Written instruction → The data below holds the lines to copy: everything from the line containing "obj.matrix_parent_inverse = Matrix.Identity(4)" to the line containing "rng = np.random.default_rng(7)", both ends included, set down exactly.

Data provided →
=======

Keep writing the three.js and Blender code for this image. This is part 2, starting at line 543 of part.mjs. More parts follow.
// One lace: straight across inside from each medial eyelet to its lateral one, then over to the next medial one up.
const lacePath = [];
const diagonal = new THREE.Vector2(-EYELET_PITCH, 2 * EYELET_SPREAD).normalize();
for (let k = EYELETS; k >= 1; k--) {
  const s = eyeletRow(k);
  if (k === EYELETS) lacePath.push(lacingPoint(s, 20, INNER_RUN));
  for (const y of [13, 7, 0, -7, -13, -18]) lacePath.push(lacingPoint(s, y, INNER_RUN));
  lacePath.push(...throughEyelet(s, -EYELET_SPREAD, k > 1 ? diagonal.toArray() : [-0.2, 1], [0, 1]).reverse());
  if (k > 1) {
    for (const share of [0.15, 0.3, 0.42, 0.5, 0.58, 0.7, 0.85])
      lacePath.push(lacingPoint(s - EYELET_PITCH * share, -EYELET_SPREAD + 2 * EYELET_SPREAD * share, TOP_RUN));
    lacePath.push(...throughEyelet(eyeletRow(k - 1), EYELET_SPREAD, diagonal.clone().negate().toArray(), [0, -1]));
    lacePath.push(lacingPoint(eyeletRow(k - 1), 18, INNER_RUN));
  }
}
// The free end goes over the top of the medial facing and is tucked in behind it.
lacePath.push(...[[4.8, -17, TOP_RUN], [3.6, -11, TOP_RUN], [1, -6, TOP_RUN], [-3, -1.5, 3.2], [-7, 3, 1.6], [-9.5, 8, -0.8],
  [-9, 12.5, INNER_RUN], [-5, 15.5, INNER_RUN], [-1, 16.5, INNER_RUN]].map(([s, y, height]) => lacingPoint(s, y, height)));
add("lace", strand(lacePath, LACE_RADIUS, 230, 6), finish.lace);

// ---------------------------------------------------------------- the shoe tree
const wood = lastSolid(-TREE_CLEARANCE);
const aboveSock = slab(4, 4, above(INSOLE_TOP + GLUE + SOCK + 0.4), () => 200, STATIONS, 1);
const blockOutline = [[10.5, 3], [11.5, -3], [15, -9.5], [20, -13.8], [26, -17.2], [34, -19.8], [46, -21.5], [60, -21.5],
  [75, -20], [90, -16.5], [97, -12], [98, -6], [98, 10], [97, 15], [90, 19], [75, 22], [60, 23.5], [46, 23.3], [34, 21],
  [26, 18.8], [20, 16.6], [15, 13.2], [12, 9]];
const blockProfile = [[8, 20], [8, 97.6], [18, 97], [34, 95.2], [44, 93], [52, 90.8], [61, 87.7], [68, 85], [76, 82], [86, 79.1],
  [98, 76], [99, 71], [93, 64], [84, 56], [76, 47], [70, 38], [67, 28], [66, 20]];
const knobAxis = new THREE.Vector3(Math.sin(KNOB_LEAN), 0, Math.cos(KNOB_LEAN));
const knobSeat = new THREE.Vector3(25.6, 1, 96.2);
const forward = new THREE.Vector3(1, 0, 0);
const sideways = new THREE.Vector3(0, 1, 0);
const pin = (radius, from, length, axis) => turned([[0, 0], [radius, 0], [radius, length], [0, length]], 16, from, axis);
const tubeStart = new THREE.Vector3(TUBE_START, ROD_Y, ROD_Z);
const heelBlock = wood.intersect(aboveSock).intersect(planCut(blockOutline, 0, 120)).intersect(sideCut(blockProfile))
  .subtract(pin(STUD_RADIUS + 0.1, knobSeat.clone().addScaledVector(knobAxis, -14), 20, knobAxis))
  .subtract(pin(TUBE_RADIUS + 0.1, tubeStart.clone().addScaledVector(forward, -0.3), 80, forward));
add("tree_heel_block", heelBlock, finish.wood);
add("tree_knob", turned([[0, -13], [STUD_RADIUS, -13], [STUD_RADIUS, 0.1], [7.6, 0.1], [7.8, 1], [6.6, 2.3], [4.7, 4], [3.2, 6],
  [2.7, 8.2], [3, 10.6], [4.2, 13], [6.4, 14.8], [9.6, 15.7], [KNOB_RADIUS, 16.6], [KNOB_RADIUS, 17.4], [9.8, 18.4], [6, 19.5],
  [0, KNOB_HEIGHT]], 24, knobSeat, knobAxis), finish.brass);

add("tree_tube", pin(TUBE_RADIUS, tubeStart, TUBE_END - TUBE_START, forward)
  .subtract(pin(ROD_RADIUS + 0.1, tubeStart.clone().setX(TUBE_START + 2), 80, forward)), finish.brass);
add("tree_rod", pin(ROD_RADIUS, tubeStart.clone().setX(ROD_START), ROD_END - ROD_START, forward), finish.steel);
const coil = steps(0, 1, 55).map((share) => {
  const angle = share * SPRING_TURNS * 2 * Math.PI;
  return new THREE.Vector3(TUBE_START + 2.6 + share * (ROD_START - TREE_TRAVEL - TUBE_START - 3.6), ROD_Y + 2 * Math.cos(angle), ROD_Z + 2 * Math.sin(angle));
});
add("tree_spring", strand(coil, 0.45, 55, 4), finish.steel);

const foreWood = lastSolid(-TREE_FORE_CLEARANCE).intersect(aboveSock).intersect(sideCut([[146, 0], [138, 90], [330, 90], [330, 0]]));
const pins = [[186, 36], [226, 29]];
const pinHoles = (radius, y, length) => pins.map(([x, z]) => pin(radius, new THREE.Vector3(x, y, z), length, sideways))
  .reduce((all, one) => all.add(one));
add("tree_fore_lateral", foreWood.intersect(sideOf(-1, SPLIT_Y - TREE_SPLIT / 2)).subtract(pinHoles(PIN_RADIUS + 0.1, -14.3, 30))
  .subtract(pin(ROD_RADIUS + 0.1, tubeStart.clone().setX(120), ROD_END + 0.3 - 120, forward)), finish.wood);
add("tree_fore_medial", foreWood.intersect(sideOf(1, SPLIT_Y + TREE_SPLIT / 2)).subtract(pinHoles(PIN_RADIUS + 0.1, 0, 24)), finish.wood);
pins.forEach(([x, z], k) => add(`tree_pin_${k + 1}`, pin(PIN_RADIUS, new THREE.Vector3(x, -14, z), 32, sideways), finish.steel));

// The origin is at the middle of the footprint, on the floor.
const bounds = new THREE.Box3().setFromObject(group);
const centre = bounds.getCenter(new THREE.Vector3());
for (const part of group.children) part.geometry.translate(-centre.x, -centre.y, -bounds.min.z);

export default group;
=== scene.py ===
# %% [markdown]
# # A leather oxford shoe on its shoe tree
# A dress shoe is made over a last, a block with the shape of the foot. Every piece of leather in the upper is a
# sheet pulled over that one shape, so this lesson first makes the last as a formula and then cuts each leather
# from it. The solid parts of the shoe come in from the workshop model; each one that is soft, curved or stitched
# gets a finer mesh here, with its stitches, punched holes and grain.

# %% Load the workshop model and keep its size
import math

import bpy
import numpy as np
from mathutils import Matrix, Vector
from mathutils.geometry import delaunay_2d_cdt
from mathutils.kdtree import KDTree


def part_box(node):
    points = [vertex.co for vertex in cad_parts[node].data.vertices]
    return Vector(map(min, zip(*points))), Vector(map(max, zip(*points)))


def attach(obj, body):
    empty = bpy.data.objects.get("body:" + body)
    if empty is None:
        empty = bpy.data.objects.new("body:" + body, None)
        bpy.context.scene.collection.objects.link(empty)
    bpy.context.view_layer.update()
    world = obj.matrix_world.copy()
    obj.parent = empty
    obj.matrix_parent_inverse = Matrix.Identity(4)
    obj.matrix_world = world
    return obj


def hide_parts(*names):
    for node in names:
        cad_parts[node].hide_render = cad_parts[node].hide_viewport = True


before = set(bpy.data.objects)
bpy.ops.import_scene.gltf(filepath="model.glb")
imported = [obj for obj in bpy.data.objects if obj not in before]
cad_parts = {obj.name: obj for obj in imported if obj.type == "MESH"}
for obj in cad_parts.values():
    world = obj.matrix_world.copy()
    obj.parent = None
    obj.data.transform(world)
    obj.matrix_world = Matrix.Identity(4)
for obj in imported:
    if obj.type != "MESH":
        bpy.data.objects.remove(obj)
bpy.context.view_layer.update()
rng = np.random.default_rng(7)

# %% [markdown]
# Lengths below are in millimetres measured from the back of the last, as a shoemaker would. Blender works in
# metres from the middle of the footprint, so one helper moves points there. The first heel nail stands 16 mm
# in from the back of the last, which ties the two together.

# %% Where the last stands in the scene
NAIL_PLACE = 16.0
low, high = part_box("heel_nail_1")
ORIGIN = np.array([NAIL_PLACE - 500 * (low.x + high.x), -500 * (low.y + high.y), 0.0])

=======

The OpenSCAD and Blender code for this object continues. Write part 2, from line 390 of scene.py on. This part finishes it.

=======

Solution for this problem →
    obj.matrix_parent_inverse = Matrix.Identity(4)
    obj.matrix_world = world
    return obj


def hide_parts(*names):
    for node in names:
        cad_parts[node].hide_render = cad_parts[node].hide_viewport = True


before = set(bpy.data.objects)
bpy.ops.import_scene.gltf(filepath="model.glb")
imported = [obj for obj in bpy.data.objects if obj not in before]
cad_parts = {obj.name: obj for obj in imported if obj.type == "MESH"}
for obj in cad_parts.values():
    world = obj.matrix_world.copy()
    obj.parent = None
    obj.data.transform(world)
    obj.matrix_world = Matrix.Identity(4)
for obj in imported:
    if obj.type != "MESH":
        bpy.data.objects.remove(obj)
bpy.context.view_layer.update()
rng = np.random.default_rng(7)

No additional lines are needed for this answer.